Go’s binary nature -- like that of a computer -- appealed greatly to these pioneering computer enthusiasts. It was a game of infinity, that could be explored and experimented upon, just like the computing machines the hackers coveted so much. However, the infuriating part of Go is that it’s almost impossible to master. For a group of people who wanted to explore every nook, cranny, and corner of a computer, the inability to “master”, this must have been both cathartic and frustrating.
Atari founder Nolan Bushnell was a Go player who learned the hacker ethic at the University of Utah. When Bushnell finally decided on the name for his pioneering video game company, he called it “Atari”. In Go terms this is like saying “watch the hell out, I’m just about to win the game”. A couple years later, Atari would adopt a curious looking logo -- a three-part, vertically split triangle, that looked a bit like an “A”, but more like a mountain.
This symbol would commonly be known as the “Fuji”, and it was under its shadow that an entire new industry was created. It was also under this shadow that the simple lessons of Go would affect the design of video games in their first decade. The “simple to learn, difficult to master” game design philosophy is the one that helped propel Atari’s games from mild parlor amusements into the psyche of an entire generation.
The Engineer Entertainer
Born in 1943 in Clearfield, Utah, the founder of the modern video games industry, Nolan Bushnell, always loved playing games.
“I can remember playing Monopoly and Clue with my neighborhood friends, chess incessantly. I played tournament chess. I played #2 board at Utah State University. I’ve always been a game player, period” i -Nolan Bushnell
He also loved science. His world was upended in 3rd grade he was given a science assignment by his teacher Mrs. Cook.
“The spark was ignited when I was assigned to do the unit on electricity and got to play with the science box. I remember constantly making stuff as a kid that amazed my friends using electricity.” ii - Nolan Bushnell
With a love of play, and a love of science, an engineer entertainer was born.
Bushnell’s love of electricity led him to Utah State University where he studied for a BS degree in Electrical Engineering. While in the engineering department, Bushnell was exposed to a DEC PDP-1 computer, and Steve Russell’s game Spacewar! He fell in love with the quirky little one-on-one space battle game, and was fascinated by the impact it had on the other students, especially in how much free time the other students spent playing it.
At the same time, Bushnell was working his way through college by working at Lagoon Amusement Park in Farmington Utah. There, he worked the midway games like a master carnival barker.

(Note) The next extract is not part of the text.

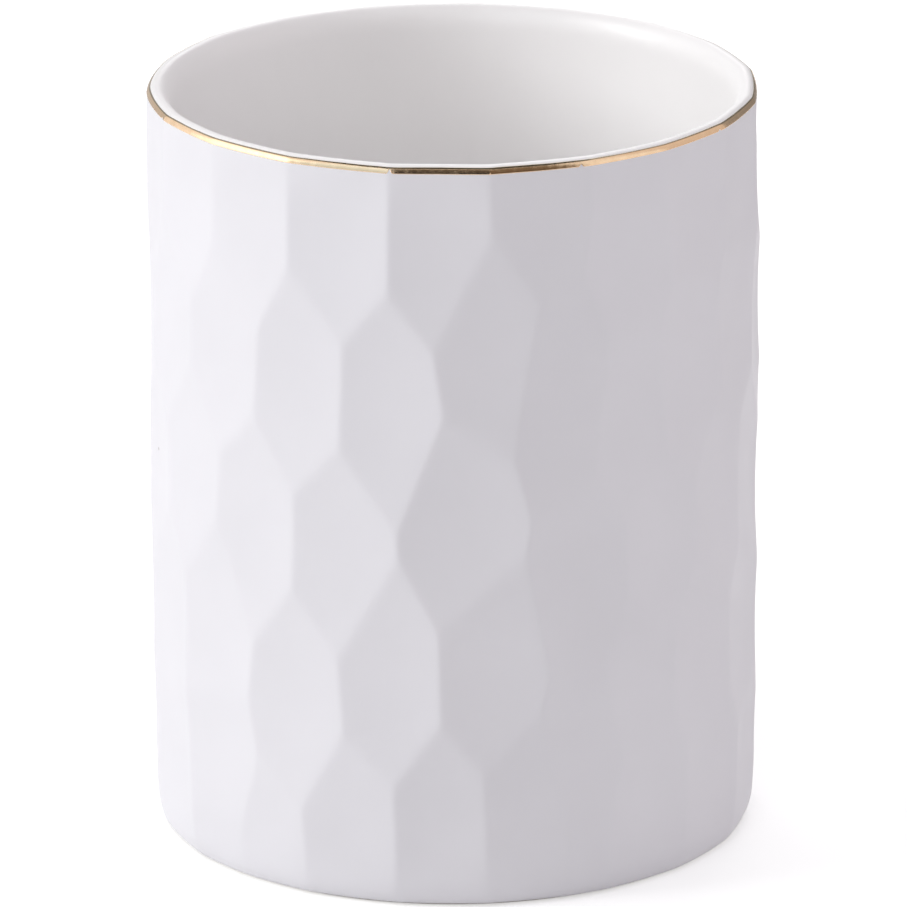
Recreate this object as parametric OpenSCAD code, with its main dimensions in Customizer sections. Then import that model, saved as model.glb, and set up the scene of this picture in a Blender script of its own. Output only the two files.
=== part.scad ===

“I think that working at the amusement park gave me a sense that I had a special knack for that. I was able to have a lot of people have fun and spend their money while doing it. Those were two good characteristics” iii - Nolan Bushnell
Near the midway was a small arcade that featured mostly pinball machines. Bushnell envisioned the day that the pinball games would be replaced by machines playing games like Spacewar! He noted how much free time his classmates were spending on the game. He realized that if he could figure out a way to monetize that time, he could be very successful. However, after much pondering, it seemed impossible. A DEC PDP-1 computer cost $120,000, and there was no way someone could break even on a game that cost that much create.
"When you divide 25 cents into an $8 million computer, there ain't no way,"iv - Nolan Bushnell
He put the notion aside so he could start a career as an engineer. After graduation from Utah State as a “Distinguished Fellow” in 1968, Bushnell moved to California where he continued his graduate education at Stanford University. He wanted to work for Walt Disney, because he felt they were doing very interesting things with technology. Even though Bushnell thought of his endeavors as technical feats, he still felt the need to entertain people.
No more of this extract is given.